We live on less than half an acre (three lots combined), where proud trees drop persimmons and apples and we are known by passerbys for our prolific blackberry bush along a robust vegetable garden, all smack dab in the middle of urban Oakland. The nine units vary, but everything was built or rehabbed to be as green as possible; solar panels on our roofs mean the electricity bills rarely exceeds $10 in an average month per family.

 

A central courtyard is the hub of our life together—the place where we gather with cups of coffee for spontaneous chats while little ones splash in baby pools or dogs wander around sniffing the flowers. In addition to our individual units, which have all the amenities a typical home would have, we have a shared laundry room, tool shed, bike shed, exercise room, and industrial-sized kitchen and eating area. There is also a flexible space; these days you might be lucky enough to hear the local band, Brothers Prince, practicing (Austin and Ambrose grew up in the community).

 

The glue that keeps our diverse, intergenerational community together is our common meals.

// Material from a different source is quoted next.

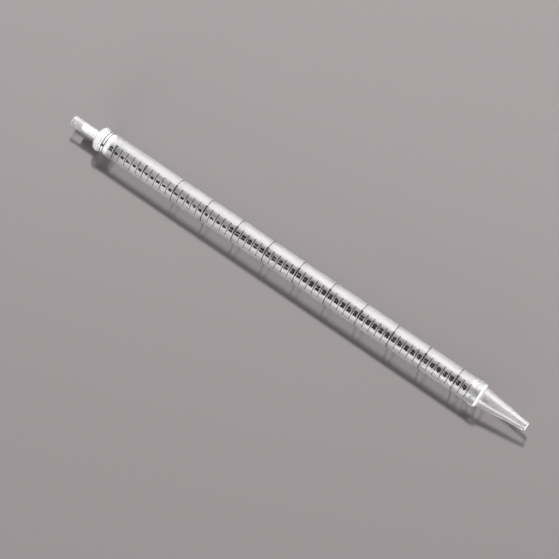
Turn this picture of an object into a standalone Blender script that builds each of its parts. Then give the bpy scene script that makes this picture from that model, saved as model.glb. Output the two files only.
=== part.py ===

We have two a week, on Thursday and Sunday. Each quarter, community members serve as head chef once and assistant chef once. If you’re the head chef, it’s your job to plan, shop, pay for, and cook the meal; if you’re the assistant chef, you show up an hour early and do whatever the head chef needs done. You both cook and clean on your night, which makes for this sort of easy breezy experience for everybody else—all you have to do is show up, share a meal, and throw your dishes in the dishwasher on your way out. Folks can also asked to have a meal saved or show up with a Tupperware container to grab something as they head out for the evening.

 

We also do community work days one Saturday morning a month. After a shared breakfast and a discussion about what needs to be done on the property, we head out and toil together until the noonday sun sends us back inside to rest. Many of our greatest conversations happen while weeding, turning the compost, or fixing fences.

 

Anytime our community gathers, including owners meetings, we begin and close with prayers or contemplative readings. For the founding members, the majority of whom are still practicing Christians, this usually means a traditional prayer or a Biblical passage. For other members, who don’t identify as Christian, this might mean an excerpt from Wendell Berry or a poem from Maya Angelou. We collectively strive to honor one another’s beliefs and practices and see the differences as generative, not divisive.   

 

We are blessed by the chance to live together, with all of its challenges and gifts, and hope that other communities interested in creating more structured interdependence find this site helpful in the journey.  

By the Numbers

 

Year established: 2000

 

Number of residents: 23

Number of units: 8


Shared meals per week: 2

 

Quote we love

A community is the mental and spiritual condition of knowing that the place is shared, and that the people who share the place define and limit the possibilities of each other’s lives. It is the knowledge that people have of each other, their concern for each other, their trust in each other, the freedom with which they come and go among themselves.